Gonzalo Barrena.

En un álbum de mi madre, al despegar una pequeña fotografía, el reverso traía consigo unas palabras cuidadosamente escritas y varios mensajes implícitos. La imagen está tomada -o dedicada- en agosto de 1942, en la aldea de Mostovoye, en el sur Rusia. La región a la que pertenece se sitúa al pie norte del Cáucaso, y hasta allí había llegado un colectivo de niños y jóvenes españoles desde Leningrado, después de haber escapado del asedio alemán, en marzo de ese mismo año.

En Leningrado, que ahora vuelve a llamarse San Petersburgo, había discurrido durante cuatro años de paz, alimentación y educación cuidada, la vida de cientos de niños españoles evacuados de Gijón y Santurce en 1937, en plena Guerra Civil. El Gobierno de la República, con el consentimiento de sus padres (de los que los tenían, pues parte de ellos eran huérfanos), había dispuesto su evacuación para ponerlos a salvo de la guerra, que se recrudecía en el frente del Norte. Con ellos viajaba mi abuelo, que era maestro, mi abuela, que era costurera, y mi madre, una joven de diecinueve años que era «practicante», el nombre que se daba entonces a los estudios de enfermería. Aquellos cuatro años de respiro se terminaron en junio de 1941, cuando los alemanes invaden la antigua URSS y cercan poco después, en otoño, la bellísima ciudad báltica de Leningrado.

Leningrado padeció casi 900 días de cerco, aunque la etapa más dramática discurrió durante el primer invierno, el de 1941-1942, con muchos de nuestros jóvenes y maestros dentro, entre ellos mi madre y mi abuela. En febrero de 1942 se rompió temporalmente el bloqueo y el 19 de marzo el colectivo de españoles que había quedado dentro fue evacuado de la ciudad a través del Ladoga helado, un lago que es casi un mar.
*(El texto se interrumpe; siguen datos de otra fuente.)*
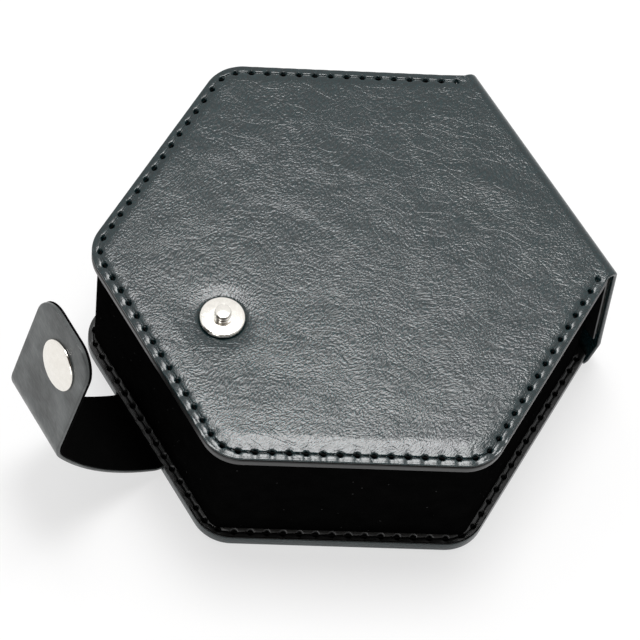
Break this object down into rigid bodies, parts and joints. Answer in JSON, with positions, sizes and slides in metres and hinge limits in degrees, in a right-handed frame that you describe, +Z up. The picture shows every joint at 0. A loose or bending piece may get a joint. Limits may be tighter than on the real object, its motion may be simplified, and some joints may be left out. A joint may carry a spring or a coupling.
{
  "type": "dice display box",
  "caption": "Hexagonal leather-covered box for dice, with a book spine, a velvet wall, an insert with wells and a strap that snaps over the lid.",
  "frame": {"origin": "middle of the hexagonal case on its underside, on the surface it stands on", "axes": "+Z up; +Y towards the spine; -Y towards the strap; +X to the right seen from the strap"},
  "size_m": [0.12, 0.138, 0.0675],
  "materials": {
    "cover_leather": "black pebbled polyurethane leather, semi-gloss",
    "lining_leather": "smooth black polyurethane leather with painted edges",
    "velvet": "black short-pile velvet",
    "suede": "black microfibre suede",
    "greyboard": "raw greyboard",
    "foam": "black closed-cell foam",
    "nickel": "nickel plate, polished",
    "spring_steel": "bright wire"
  },
  "bodies": {
    "case": {"base_cover": "cover_leather", "base_board": "greyboard", "base_lining": "lining_leather", "base_fold": "cover_leather", "wall_board": "greyboard", "wall_velvet": "velvet", "insert_base": "foam", "insert_block": "foam", "insert_cover": "velvet", "strap_tab_leather": "cover_leather", "strap_tab_lining": "suede", "strap_root_bend_leather": "cover_leather", "strap_root_bend_lining": "suede"},
    "spine": {"spine_leather": "cover_leather", "spine_board": "greyboard", "spine_lining": "lining_leather", "lid_fold": "cover_leather"},
    "lid": {"lid_cover": "cover_leather", "lid_board": "greyboard", "lid_lining": "lining_leather", "lid_pad_foam": "foam", "lid_pad_velvet": "velvet", "snap_stud": "nickel", "stud_eyelet": "nickel"},
    "strap_lower": {"strap_lower_leather": "cover_leather", "strap_lower_lining": "suede", "strap_crease_leather": "cover_leather", "strap_crease_lining": "suede"},
    "strap_tip": {"strap_tip_leather": "cover_leather", "strap_tip_lining": "suede", "snap_cap": "nickel", "snap_socket": "nickel", "snap_spring": "spring_steel"}
  },
  "joints": [
    {"name": "spine_hinge", "type": "hinge", "parent": "case", "child": "spine", "pos_m": [0, 0.05488, 0.0016], "axis": [-1, 0, 0], "range_deg": [0, 93.3], "deforming": ["base_fold"]},
    {"name": "lid_hinge", "type": "hinge", "parent": "spine", "child": "lid", "pos_m": [0, 0.05126, 0.0401], "axis": [-1, 0, 0], "range_deg": [0, 86.7], "deforming": ["lid_fold"]},
    {"name": "strap_root_bend", "type": "hinge", "parent": "case", "child": "strap_lower", "pos_m": [0, -0.05426, 0.0025], "axis": [-1, 0, 0], "range_deg": [-40, 38.75], "stiffness_Nm_per_rad": 0.02, "springref_deg": 2.01, "deforming": ["strap_root_bend_leather", "strap_root_bend_lining"]},
    {"name": "strap_crease_bend", "type": "hinge", "parent": "strap_lower", "child": "strap_tip", "pos_m": [0, -0.08057, 0.03768], "axis": [-1, 0, 0], "range_deg": [-50, 36.25], "stiffness_Nm_per_rad": 0.01, "springref_deg": -0.69, "deforming": ["strap_crease_leather", "strap_crease_lining"]}
  ]
}
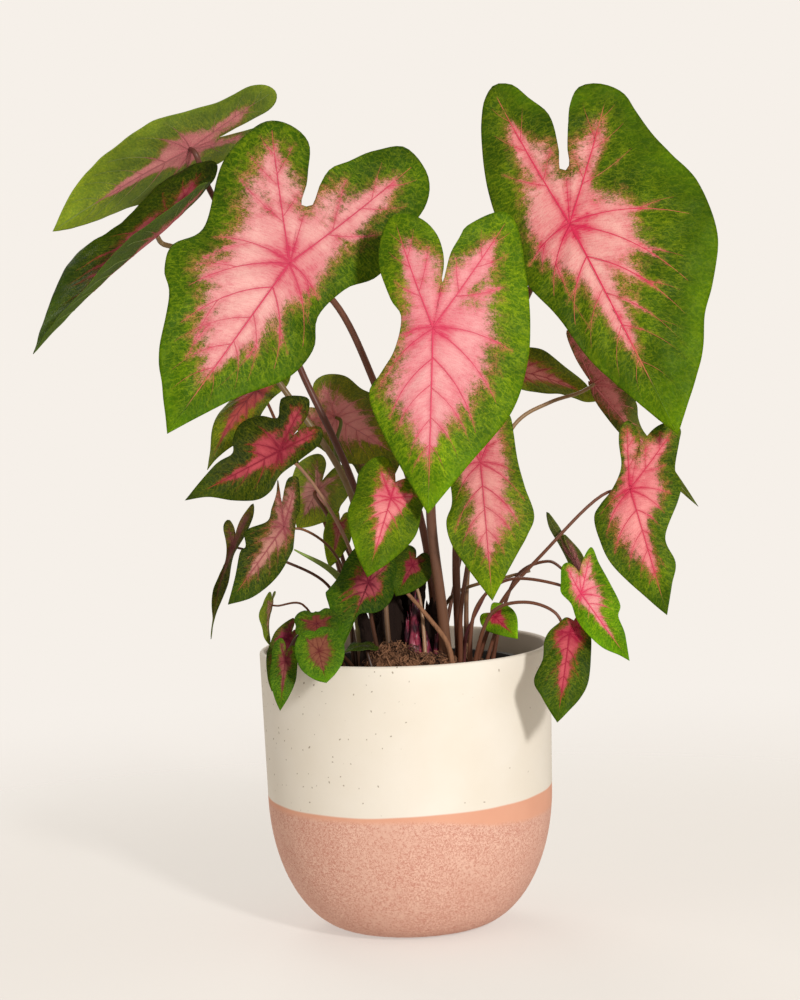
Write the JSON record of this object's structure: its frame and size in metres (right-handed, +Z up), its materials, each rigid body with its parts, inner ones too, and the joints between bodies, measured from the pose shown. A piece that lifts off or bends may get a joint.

Desde el norte de Rusia viajaron en trenes de mercancías hacia el este, primero, y después hacia el sur, alejándose de los nazis. Pasaron casi un mes en ferrocarril. En muchas ocasiones permanecían parados, a un lado del trayecto principal, pues los convoyes militares tenían prioridad sobre cualquier otro tránsito. Y así llegaron a Mostovoye en primavera, donde fueron alojados en una granja colectiva, que recibe en ruso el nombre de koljós. Allí pasaron apenas unos meses y la primera parte del verano, pues pocos días después de la fecha de la fotografía, tuvieron que salir huyendo de nuevo. Hitler había decidido relanzar sus tropas camino de los campos petrolíferos del Cáucaso y del Mar Negro; y como consecuencia, nuestros chicos arrancaron camino de la cordillera, con los soldados rusos cortando los puentes justo cuando cruzaba el último de ellos, para frenar el avance alemán.

Poco antes de esa nueva evacuación, la tercera ya para nuestros «niños de la guerra», uno de los muchachos españoles le dedica a mi madre esta fotografía, de caligrafía minuciosa y cargada de sobreentendidos que sólo ellos podrían descifrar. Ninguno de ellos vive ya, y nadie puede aclarar las entrelíneas de la dedicatoria. La foto es pequeña; tiene el tamaño de esas que se dicen «de carnet», pero el muchacho tuvo espacio en ella -y tiempo entre las guerras- para expresar sus sentimientos y descargar la culpa de vete a saber qué.